Cole-Bishop was designed to gain bipartisan support by ceding a lot of authority to the FDA. The bill orders the agency to regulate batteries, and imposes product standards, labeling rules, advertising restrictions, and registration of retailers and manufacturers.
As of about a week ago, HR 1136 had 48 co-sponsors in the House of Representatives, including six Democrats, which is more than the bill’s predecessor had last year. To reach critical mass — to have enough support that the bill can be expected to comfortably pass in the House and have a fighting chance in the Senate — HR 1136 needs many more co-sponsors and supporters.
For vaping vendors, this should be a priority. Making an appointment to meet with your representative (or their staff) is not difficult for a local business owner. It is pressure from constituents — and especially businesses within the district — that will convince members to get behind the effort to save this industry.
If you own a vaping business but are uncertain how to go about this, please contact your trade association for help. Both SFATA and the VTA will assist you in planning a meeting. Greg Conley of the AVA is also willing to offer advice to those meeting members of Congress. Now is the time to make those connections; don’t wait until it’s too late!
It is possible that Dr. Scott Gottlieb, once he is approved as the new FDA commissioner, could change the agency’s course on the deeming regulations. This would probably require active support from the new Secretary of Health and Human Services, Dr. Tom Price, who would bear the lion’s share of the political heat for loosening what many people think are simple common-sense regulations to protect children.
“We must redouble our efforts, focusing on not only Congress, but also the executive branch,” AVA president Gregory Conley said in a press release Monday. “If Congress refuses to act, President Trump and Health & Human Services Secretary Tom Price must act to avert this oncoming disaster for public health and small businesses.”
Price and Gottlieb could act to suspend or delay one or more of the upcoming deadlines of the deeming regulations, most importantly the August 8, 2018, deadline for submitting PMTA’s. A two-year postponement of that execution date, for example, would give uncertain businesses something to hang onto while continuing to fight for a legislative solution.
Last week, a letter signed by more than 2,000 vaping manufacturers and vape shop owners was sent to Sec. Price, asking that he take action to help the small businesses that will be shut down by the FDA’s inappropriate regulation. The letter was a joint effort by the AVA, CASAA, SFATA, and the VTA. CASAA is also promising another member-driven campaign to persuade Sec. Price.

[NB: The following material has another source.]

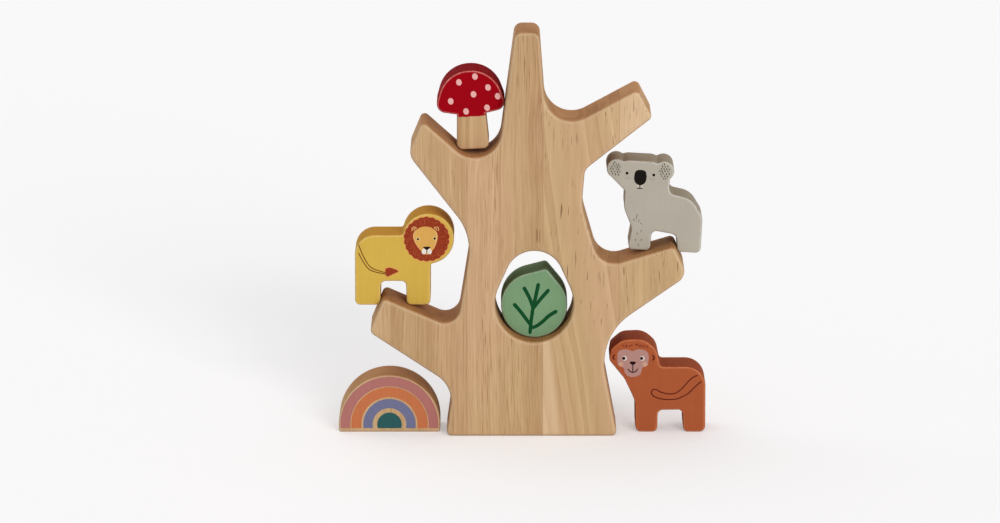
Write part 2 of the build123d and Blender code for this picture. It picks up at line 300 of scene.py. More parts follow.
# Lion: the middle of its mane, the mane's radius, points, scallops and sway, how far its pale edge
# reaches as a share of it, and the rings of hairs in it
MANE_CENTRE = (43.0, 40.4)
MANE_RADIUS = 13.1
MANE_POINTS = 240
MANE_SCALLOPS = 11
MANE_SCALLOP_DEPTH = 0.6
MANE_SWAYS = 5
MANE_SWAY_DEPTH = 0.12
MANE_EDGE = 1.03
HAIR_RINGS = ((9.2, 34), (10.4, 40), (11.6, 44))
HAIR_WIDTH = 0.22
HAIR_LENGTHS = (0.7, 1.3)
HAIR_JITTER = 0.4
HAIR_TURN_JITTER = 0.3
DARK_HAIRS = 0.4

# Koala: the middle and reach of the dashes in each ear, their rows, spacing, size and lean
EAR_FURS = ((5.2, 48.6, 3.3, 4.6), (34.5, 48.8, 3.5, 4.7))
DASH_ROWS = 7
DASH_COLUMNS = 5
DASH_SPACING = (1.6, 1.5)
DASH_JITTER = 0.22
DASH_HALF = 0.34
DASH_HALF_JITTER = (-0.08, 0.1)
DASH_WIDTH = 0.48
DASH_LEAN = -70
DASH_LEAN_JITTER = 14
FRECKLE_SIZE = 0.42

# Lemur: how long the dark bands of its tail are and how far apart they start, in points of its line
BAND_LENGTH = 4
BAND_SPACING = 7

# Fox: the middle of its face, about which cheeks and ears are mirrored
FOX_MIDDLE = 14.3

# Crocodile: the places of its ridges and teeth along x, the heights of its rows of scales, and how
# far every second row is moved along
RIDGE_PLACES = range(19, 60, 5)
RIDGE_HALF = 1.9
TOOTH_PLACES = range(68, 82, 3)
TOOTH_HALF = 0.9
SCALE_ROWS = (16.0, 13.2, 10.4)
SCALE_SPAN = (17, 58)
SCALE_SPACING = 6
SCALE_SHIFT = 3
SCALE_HALF = 1.3


def srgb(colour):
    """Turns a screen colour of 0 to 255 into the linear colour that a shader takes."""
    linear = []
    for level in colour:
        share = level / 255
        linear.append(share / 12.92 if share <= 0.04045 else ((share + 0.055) / 1.055) ** 2.4)
    return (*linear, 1.0)


class Recipe:
    """A node material, built up by calls that return the sockets they make."""

    def __init__(self, name):
        self.material = bpy.data.materials.new(name)
        self.material.use_nodes = True
        self.tree = self.material.node_tree
        self.shader = self.tree.nodes["Principled BSDF"]
        self.coordinates = self.tree.nodes.new("ShaderNodeTexCoord").outputs
        self.position = self.place(self.coordinates["Object"], (1 / MM,) * 3)

    def plug(self, socket, value):
        """Links a socket to another, or sets it to a plain value."""
        if isinstance(value, bpy.types.NodeSocket):
            self.tree.links.new(value, socket)
        else:
            socket.default_value = value

    def place(self, vector, scale, shift=(0, 0, 0)):
        """Scales a position and then shifts it."""
        node = self.tree.nodes.new("ShaderNodeMapping")
        self.plug(node.inputs["Vector"], vector)
        node.inputs["Scale"].default_value = scale
        node.inputs["Location"].default_value = shift
        return node.outputs[0]

    def noise(self, vector, scale, detail, squeeze=None):
        """Soft random values from 0 to 1, with features about 1 / scale across."""
        node = self.tree.nodes.new("ShaderNodeTexNoise")
        self.plug(node.inputs["Vector"], self.place(vector, squeeze) if squeeze else vector)
        node.inputs["Scale"].default_value = scale
        node.inputs["Detail"].default_value = detail
        return node.outputs["Fac"]

    def math(self, operation, *values):
        """One Math node."""
        node = self.tree.nodes.new("ShaderNodeMath")
        node.operation = operation
        for socket, value in zip(node.inputs, values):
            self.plug(socket, value)
        return node.outputs[0]

    def total(self, *values):
        """Adds values up."""
        result = values[0]
        for value in values[1:]:
            result = self.math("ADD", result, value)
        return result

    def times(self, *values):
        """Multiplies values."""
        result = values[0]
        for value in values[1:]:
            result = self.math("MULTIPLY", result, value)
        return result

    def rest(self, value):
        """What is left of 1 after a value."""
        return self.math("SUBTRACT", 1.0, value)

    def gap(self, first, second):
        """How far apart two values are."""
        return self.math("ABSOLUTE", self.math("SUBTRACT", first, second))

    def swing(self, value, amount):
        """A random value's distance from its middle, times an amount."""
        return self.times(self.math("SUBTRACT", value, 0.5), amount)

    def ramp(self, value, start, end):
        """Goes smoothly from 0 to 1 while a value goes from start to end."""
        node = self.tree.nodes.new("ShaderNodeMapRange")
        node.interpolation_type = "SMOOTHSTEP"
        self.plug(node.inputs["Value"], value)
        node.inputs["From Min"].default_value = start
        node.inputs["From Max"].default_value = end
        return node.outputs[0]

    def mix(self, share, first, second, blend="MIX"):
        """Mixes two colours."""
        node = self.tree.nodes.new("ShaderNodeMix")
        node.data_type = "RGBA"
        node.blend_type = blend
        colour_inputs = [socket for socket in node.inputs if socket.type == "RGBA"]
        self.plug(node.inputs[0], share)
        self.plug(colour_inputs[0], first)
        self.plug(colour_inputs[1], second)
        return next(socket for socket in node.outputs if socket.type == "RGBA")

    def shaded(self, colour, values, amounts):
        """A screen colour, made lighter and darker by random values."""
        swings = [self.swing(value, amount) for value, amount in zip(values, amounts)]
        node = self.tree.nodes.new("ShaderNodeVectorMath")
        node.operation = "SCALE"
        node.inputs[0].default_value = srgb(colour)[:3]
        self.plug(node.inputs["Scale"], self.total(1.0, *swings))
        return node.outputs[0]

    def push(self, vector, distance):
        """Moves a position sideways by a value."""
        sideways = self.tree.nodes.new("ShaderNodeCombineXYZ")
        self.plug(sideways.inputs["X"], distance)
        node = self.tree.nodes.new("ShaderNodeVectorMath")
        self.plug(node.inputs[0], vector)
        self.plug(node.inputs[1], sideways.outputs[0])
        return node.outputs[0]

    def part_of(self, vector, axis):
        """One coordinate of a position."""
        node = self.tree.nodes.new("ShaderNodeSeparateXYZ")
        self.plug(node.inputs[0], vector)
        return node.outputs[axis]

    def facing(self, axis):
        """How squarely the surface faces along an axis, either way, from 0 to 1."""
        return self.math("ABSOLUTE", self.part_of(self.coordinates["Normal"], axis))

    def finish(self, colour, roughness, relief, relief_depth, gloss):
        """Connects the finished channels to the shader."""
        self.shader.inputs["Specular IOR Level"].default_value = gloss
        bump = self.tree.nodes.new("ShaderNodeBump")
        bump.inputs["Distance"].default_value = relief_depth
        self.plug(bump.inputs["Height"], relief)
        self.plug(self.shader.inputs["Base Color"], colour)
        self.plug(self.shader.inputs["Roughness"], roughness)
        self.plug(self.shader.inputs["Normal"], bump.outputs[0])
        return self.material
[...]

This section was written before the FDA announced a 90-day extension on all deeming deadlines last night. See our separate story posted today for more details.
The next budget battle
The budget battle for fiscal year 2018 will be fought in the months leading up to this September, and offers another opportunity for getting the Cole-Bishop language passed as a rider. The chance it will be included next time probably depends on how much support can be generated in the meantime for HR 1136, and perhaps how many Democrats are willing to buck their party’s allegiance to the powerful anti-nicotine lobby led by the Campaign for Tobacco-Free Kids.
It’s going to be a tough fight, and we’re basically starting from scratch. As it stands, the most prominent Democratic supporter of vaping is the Iowa Attorney General, Tom Miller. Needless to say, state officials have no power in Congress.
HR 2194 - the Hunter Bill
Then there is the recently introduced bill from California Republican Rep. Duncan Hunter. HR 2194 is a rewrite of the Family Smoking Prevention and Tobacco Control Act (TCA) that goes farther than any previous Congressional effort to separate vaping from tobacco regulation.
The problem is that the legislation is so ambitious, it’s hard to see it succeeding anytime soon. In an environment in which we have strong opposition to merely keeping existing products on the market (as Cole-Bishop does), how can we immediately leap past the opposition and slam dunk the ball? We can’t, and that’s why almost all advocates see the Hunter Bill as a good starting point for future efforts — but not till after the crucial step of changing the predicate date is taken.
The Nicopure/Right to be Smoke-Free Coalition lawsuit
U.S. District Court Judge Amy Berman Jackson has been considering the evidence presented by the vaping industry plaintiffs and the FDA for more than six months. She could decide any day on the united vaping legal challenge to the deeming rule — or she could take another six months.
If she rules in such a way that the deeming regulations are mortally wounded — which most observers think is an extreme longshot — it is possible that the Trump administration could choose to not actively pursue an appeal of the decision. This, however, is probably the most unlikely of all possible solutions to the deeming nightmare.
For those who depend on vaping — as a job, a business, an alternative to smoking, or even as a hobby — throwing up our hands and walking away isn’t an option. We need to stay strong, stay focused, and stay resolved to keep banging away at a solution until we score. We will eventually.